Directions
Reproduce, please, only the lines from the first line below to the line containing "CHAMBER_CORNER_ROUND = 2.0", inclusive.

Collected data

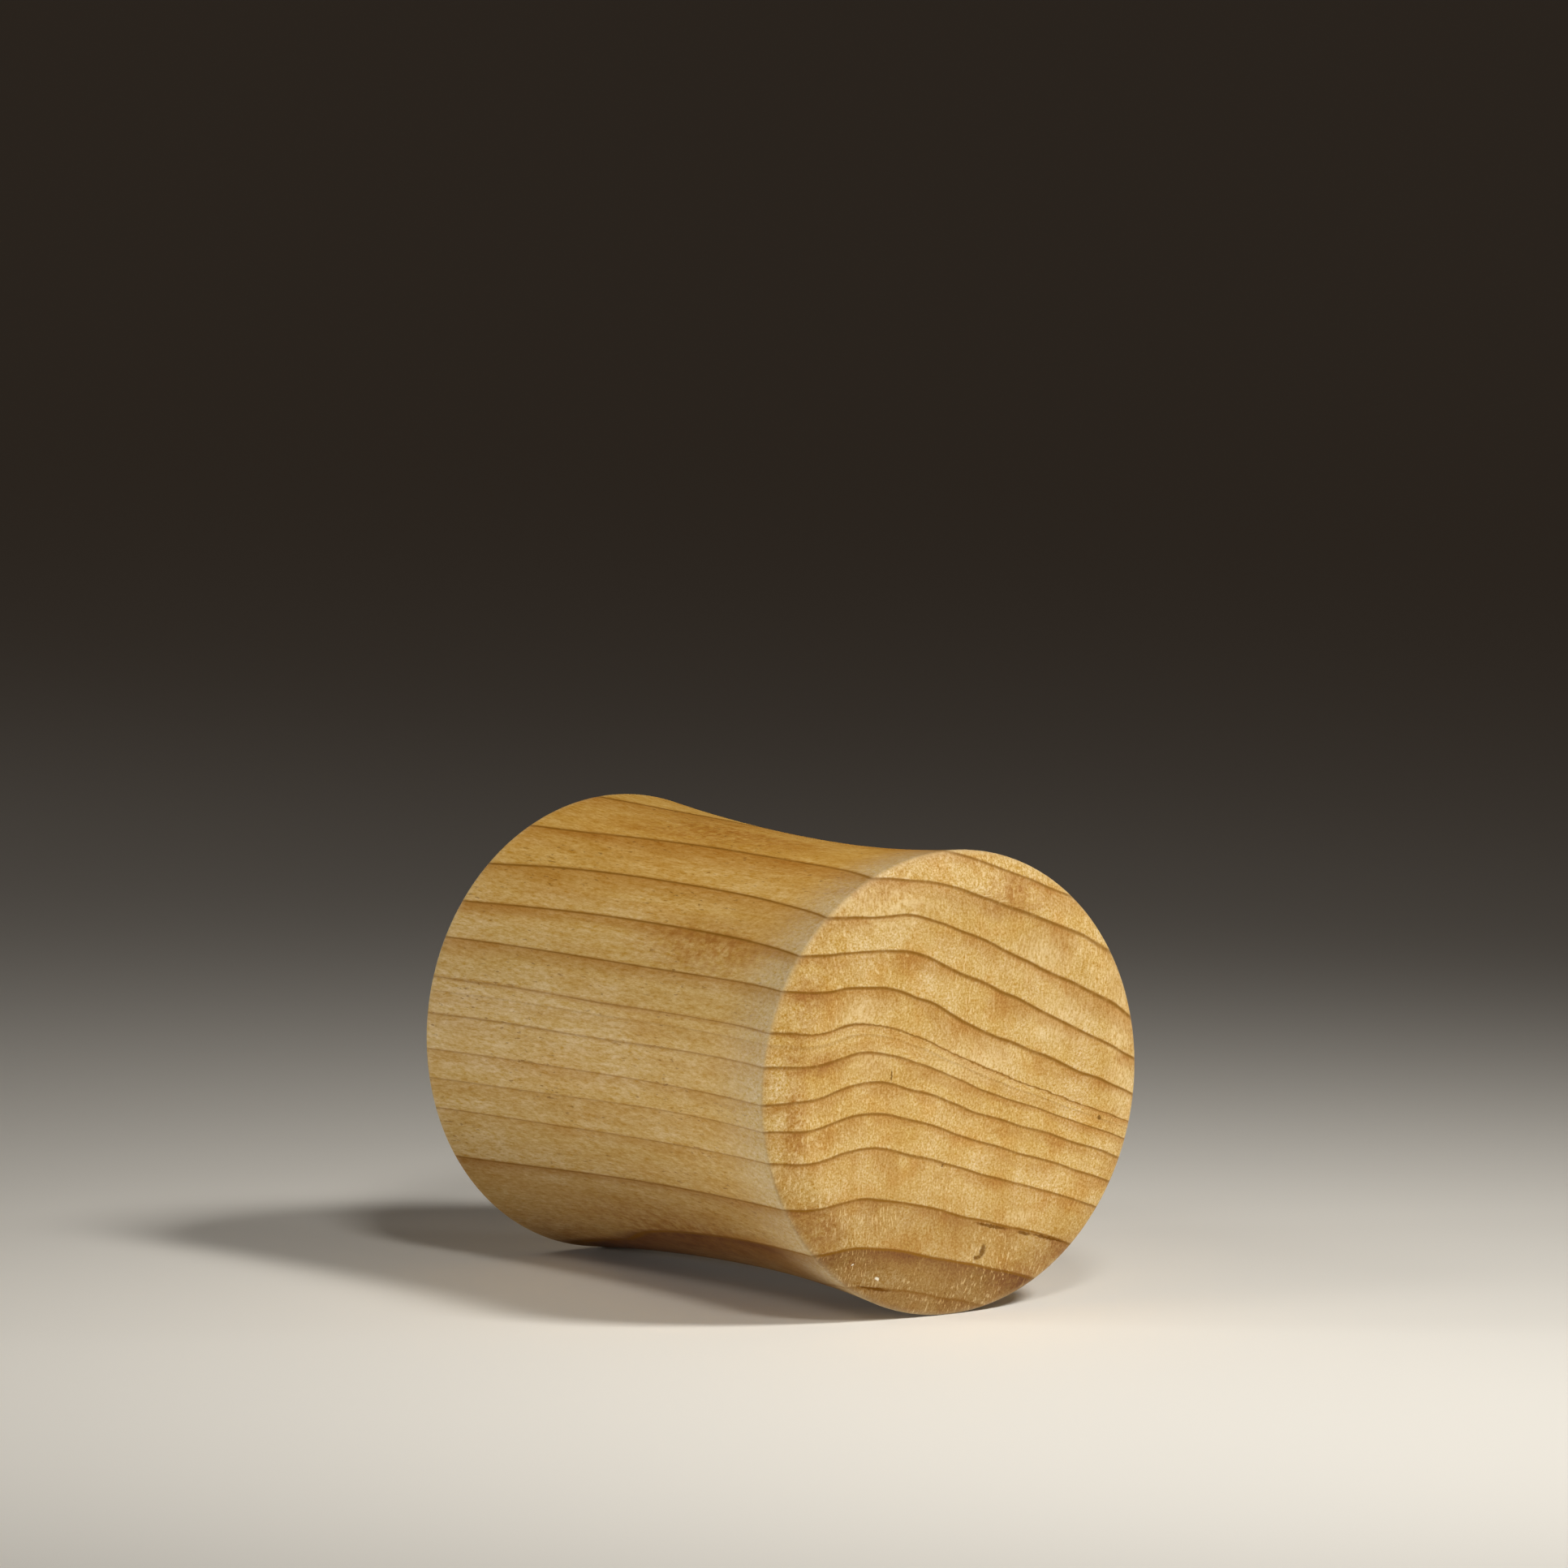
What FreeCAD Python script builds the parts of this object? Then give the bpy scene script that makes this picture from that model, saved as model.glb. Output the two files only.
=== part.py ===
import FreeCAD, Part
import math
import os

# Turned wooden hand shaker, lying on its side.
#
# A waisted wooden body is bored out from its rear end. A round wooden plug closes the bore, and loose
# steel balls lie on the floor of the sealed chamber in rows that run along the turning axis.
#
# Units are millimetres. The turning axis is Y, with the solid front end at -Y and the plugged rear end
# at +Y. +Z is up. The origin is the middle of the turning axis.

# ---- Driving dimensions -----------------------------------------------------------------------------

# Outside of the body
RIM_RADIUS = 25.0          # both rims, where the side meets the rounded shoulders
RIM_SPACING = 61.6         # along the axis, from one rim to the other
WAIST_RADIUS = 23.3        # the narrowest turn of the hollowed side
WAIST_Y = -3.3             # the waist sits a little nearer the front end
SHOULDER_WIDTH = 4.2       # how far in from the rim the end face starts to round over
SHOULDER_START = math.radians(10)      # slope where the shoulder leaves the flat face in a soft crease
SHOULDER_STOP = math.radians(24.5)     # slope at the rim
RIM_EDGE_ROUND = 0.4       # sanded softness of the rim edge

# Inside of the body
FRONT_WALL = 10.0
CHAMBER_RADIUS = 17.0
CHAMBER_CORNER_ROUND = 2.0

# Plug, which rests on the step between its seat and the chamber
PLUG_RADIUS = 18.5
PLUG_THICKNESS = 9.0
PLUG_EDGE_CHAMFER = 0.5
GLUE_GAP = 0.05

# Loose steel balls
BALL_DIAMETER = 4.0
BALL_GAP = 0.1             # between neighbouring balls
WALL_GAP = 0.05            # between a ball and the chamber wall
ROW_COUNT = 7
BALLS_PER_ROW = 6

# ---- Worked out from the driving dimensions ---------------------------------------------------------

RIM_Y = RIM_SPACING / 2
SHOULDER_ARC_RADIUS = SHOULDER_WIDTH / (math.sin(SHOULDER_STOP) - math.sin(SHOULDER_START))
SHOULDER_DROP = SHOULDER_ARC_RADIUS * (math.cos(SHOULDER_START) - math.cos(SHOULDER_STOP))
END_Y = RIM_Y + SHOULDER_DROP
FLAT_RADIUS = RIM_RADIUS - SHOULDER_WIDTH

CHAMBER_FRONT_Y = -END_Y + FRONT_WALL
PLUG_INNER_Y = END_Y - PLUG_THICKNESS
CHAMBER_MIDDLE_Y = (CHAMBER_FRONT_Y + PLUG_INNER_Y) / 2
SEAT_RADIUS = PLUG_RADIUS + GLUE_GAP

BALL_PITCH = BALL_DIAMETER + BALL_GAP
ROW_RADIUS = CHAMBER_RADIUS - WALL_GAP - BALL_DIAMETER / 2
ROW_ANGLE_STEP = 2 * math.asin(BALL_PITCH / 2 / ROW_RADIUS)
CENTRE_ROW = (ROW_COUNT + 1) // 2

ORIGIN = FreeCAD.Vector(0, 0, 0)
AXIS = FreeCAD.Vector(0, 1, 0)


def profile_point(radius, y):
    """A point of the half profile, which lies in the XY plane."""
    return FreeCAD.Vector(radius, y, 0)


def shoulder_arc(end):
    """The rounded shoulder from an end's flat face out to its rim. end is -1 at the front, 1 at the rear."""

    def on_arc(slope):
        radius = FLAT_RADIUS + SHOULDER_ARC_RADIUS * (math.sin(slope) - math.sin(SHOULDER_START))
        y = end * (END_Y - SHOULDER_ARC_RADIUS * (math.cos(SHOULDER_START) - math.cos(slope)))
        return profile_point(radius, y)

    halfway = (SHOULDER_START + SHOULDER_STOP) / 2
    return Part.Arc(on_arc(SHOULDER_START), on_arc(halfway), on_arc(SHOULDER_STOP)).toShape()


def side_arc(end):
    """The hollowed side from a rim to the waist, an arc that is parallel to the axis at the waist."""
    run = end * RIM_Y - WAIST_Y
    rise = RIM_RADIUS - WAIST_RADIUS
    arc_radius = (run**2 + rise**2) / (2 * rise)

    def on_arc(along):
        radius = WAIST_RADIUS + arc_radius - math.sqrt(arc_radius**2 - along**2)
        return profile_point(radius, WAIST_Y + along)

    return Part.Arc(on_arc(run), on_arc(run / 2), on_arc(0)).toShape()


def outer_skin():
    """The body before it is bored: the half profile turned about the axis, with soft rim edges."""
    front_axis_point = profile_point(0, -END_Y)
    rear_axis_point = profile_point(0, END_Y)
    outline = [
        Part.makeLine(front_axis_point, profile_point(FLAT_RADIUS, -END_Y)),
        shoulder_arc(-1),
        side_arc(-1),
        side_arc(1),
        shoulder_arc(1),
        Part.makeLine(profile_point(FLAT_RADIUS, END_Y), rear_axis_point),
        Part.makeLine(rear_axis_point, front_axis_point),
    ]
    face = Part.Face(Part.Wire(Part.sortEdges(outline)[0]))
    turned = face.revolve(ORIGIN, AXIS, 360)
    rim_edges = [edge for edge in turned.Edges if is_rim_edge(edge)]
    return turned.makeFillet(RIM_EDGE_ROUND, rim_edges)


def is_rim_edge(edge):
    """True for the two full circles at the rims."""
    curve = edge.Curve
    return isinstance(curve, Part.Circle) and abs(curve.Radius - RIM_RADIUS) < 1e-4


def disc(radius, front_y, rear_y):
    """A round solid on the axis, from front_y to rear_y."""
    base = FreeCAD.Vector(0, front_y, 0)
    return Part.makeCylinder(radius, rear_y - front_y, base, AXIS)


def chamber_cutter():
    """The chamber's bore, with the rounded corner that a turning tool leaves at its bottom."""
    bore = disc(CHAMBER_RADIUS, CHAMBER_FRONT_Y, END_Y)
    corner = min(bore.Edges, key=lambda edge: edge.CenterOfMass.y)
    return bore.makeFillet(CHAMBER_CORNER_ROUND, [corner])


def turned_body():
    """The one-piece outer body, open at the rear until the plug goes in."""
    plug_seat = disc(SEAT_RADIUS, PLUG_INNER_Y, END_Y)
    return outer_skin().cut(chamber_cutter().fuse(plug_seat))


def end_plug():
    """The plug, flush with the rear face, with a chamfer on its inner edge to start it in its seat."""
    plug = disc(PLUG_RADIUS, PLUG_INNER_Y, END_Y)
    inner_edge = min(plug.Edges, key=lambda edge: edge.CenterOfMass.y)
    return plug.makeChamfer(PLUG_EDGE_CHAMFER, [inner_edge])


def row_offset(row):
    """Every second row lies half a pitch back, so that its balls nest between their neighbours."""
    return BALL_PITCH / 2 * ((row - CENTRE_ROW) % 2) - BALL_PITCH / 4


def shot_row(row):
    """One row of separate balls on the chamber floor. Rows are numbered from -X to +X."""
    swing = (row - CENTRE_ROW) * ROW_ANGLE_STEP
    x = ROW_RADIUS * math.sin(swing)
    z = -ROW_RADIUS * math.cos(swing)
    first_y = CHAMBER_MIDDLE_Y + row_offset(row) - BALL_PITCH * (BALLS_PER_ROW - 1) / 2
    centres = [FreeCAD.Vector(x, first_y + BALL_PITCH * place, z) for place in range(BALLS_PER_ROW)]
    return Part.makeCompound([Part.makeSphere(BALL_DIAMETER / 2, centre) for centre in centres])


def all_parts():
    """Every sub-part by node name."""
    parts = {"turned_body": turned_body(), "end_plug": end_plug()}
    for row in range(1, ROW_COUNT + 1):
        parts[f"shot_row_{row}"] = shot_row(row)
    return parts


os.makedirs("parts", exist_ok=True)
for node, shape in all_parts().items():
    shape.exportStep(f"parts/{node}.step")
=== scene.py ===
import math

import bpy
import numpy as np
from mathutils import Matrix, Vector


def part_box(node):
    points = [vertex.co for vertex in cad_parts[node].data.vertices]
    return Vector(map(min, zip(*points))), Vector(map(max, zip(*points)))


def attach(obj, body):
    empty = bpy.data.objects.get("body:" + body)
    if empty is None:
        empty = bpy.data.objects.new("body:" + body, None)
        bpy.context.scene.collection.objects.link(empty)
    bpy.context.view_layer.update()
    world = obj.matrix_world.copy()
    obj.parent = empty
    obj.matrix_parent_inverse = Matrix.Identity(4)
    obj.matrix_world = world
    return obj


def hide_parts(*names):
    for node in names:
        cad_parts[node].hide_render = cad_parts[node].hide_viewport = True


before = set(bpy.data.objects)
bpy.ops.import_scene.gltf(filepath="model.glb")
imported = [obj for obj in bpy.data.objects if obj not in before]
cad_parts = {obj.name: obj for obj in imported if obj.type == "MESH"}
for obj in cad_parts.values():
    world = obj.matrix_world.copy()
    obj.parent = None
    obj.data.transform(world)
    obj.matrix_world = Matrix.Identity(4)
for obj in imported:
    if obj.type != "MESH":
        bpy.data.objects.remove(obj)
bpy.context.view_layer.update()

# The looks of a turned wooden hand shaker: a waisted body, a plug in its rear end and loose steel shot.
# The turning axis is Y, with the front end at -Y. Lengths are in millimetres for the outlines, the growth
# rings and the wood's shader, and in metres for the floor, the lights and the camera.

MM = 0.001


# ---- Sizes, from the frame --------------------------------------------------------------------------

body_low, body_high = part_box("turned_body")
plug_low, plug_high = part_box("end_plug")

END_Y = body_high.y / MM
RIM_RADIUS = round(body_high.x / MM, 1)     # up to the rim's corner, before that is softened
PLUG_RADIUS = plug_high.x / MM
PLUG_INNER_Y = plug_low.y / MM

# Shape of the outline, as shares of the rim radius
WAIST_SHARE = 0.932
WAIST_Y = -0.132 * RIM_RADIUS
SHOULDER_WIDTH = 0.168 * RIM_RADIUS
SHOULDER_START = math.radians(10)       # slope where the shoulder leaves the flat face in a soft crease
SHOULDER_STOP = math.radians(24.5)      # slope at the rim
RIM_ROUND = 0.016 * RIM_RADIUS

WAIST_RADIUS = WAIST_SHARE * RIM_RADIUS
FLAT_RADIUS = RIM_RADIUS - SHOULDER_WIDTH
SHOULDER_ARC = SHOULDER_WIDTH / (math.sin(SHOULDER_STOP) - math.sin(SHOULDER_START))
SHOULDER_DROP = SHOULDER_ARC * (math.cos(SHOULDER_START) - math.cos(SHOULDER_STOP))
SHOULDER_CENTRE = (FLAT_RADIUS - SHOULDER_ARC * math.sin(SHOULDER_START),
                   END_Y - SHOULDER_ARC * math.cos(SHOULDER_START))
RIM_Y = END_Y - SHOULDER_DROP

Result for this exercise
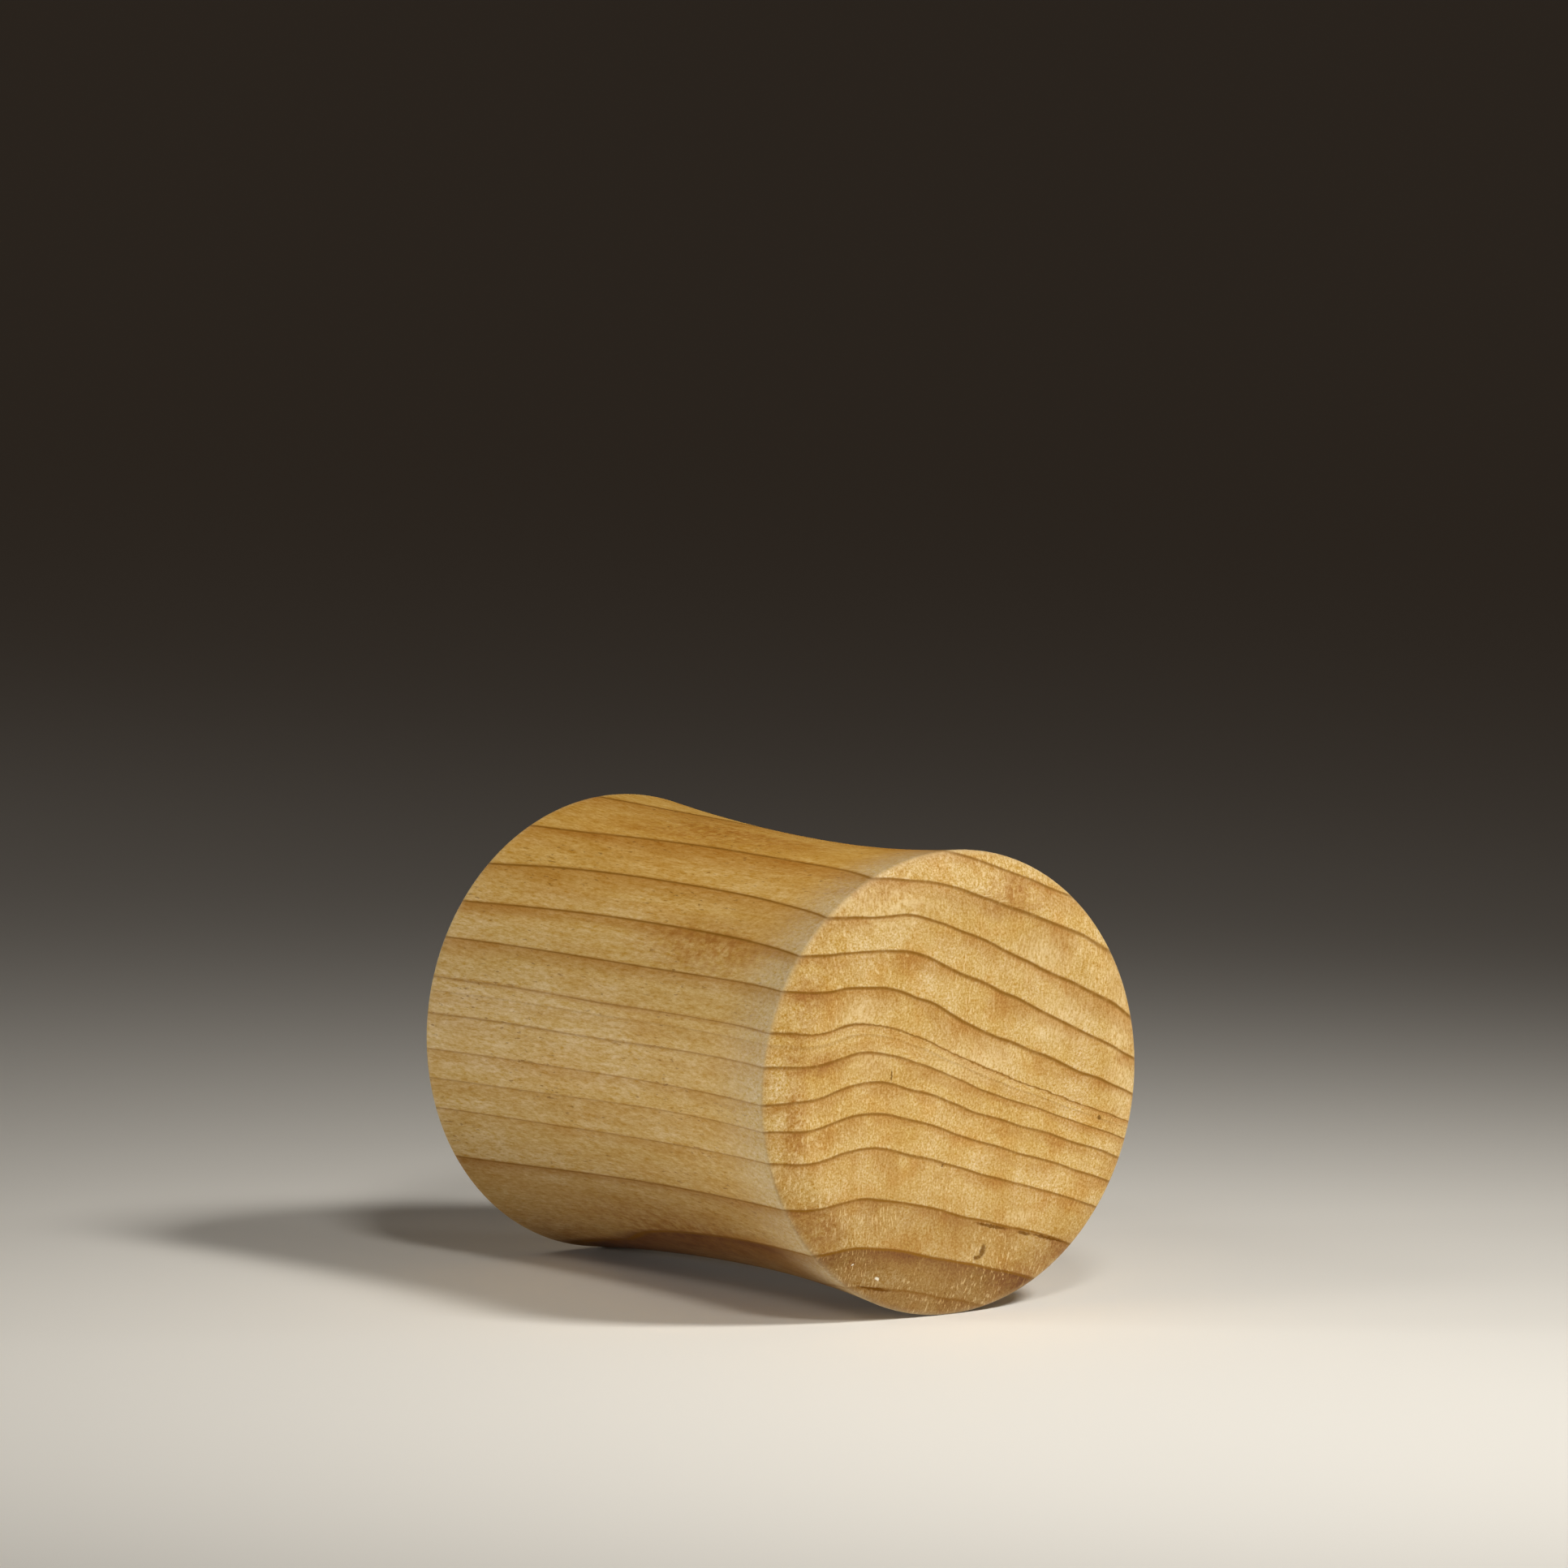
What FreeCAD Python script builds the parts of this object? Then give the bpy scene script that makes this picture from that model, saved as model.glb. Output the two files only.
=== part.py ===
import FreeCAD, Part
import math
import os

# Turned wooden hand shaker, lying on its side.
#
# A waisted wooden body is bored out from its rear end. A round wooden plug closes the bore, and loose
# steel balls lie on the floor of the sealed chamber in rows that run along the turning axis.
#
# Units are millimetres. The turning axis is Y, with the solid front end at -Y and the plugged rear end
# at +Y. +Z is up. The origin is the middle of the turning axis.

# ---- Driving dimensions -----------------------------------------------------------------------------

# Outside of the body
RIM_RADIUS = 25.0          # both rims, where the side meets the rounded shoulders
RIM_SPACING = 61.6         # along the axis, from one rim to the other
WAIST_RADIUS = 23.3        # the narrowest turn of the hollowed side
WAIST_Y = -3.3             # the waist sits a little nearer the front end
SHOULDER_WIDTH = 4.2       # how far in from the rim the end face starts to round over
SHOULDER_START = math.radians(10)      # slope where the shoulder leaves the flat face in a soft crease
SHOULDER_STOP = math.radians(24.5)     # slope at the rim
RIM_EDGE_ROUND = 0.4       # sanded softness of the rim edge

# Inside of the body
FRONT_WALL = 10.0
CHAMBER_RADIUS = 17.0
CHAMBER_CORNER_ROUND = 2.0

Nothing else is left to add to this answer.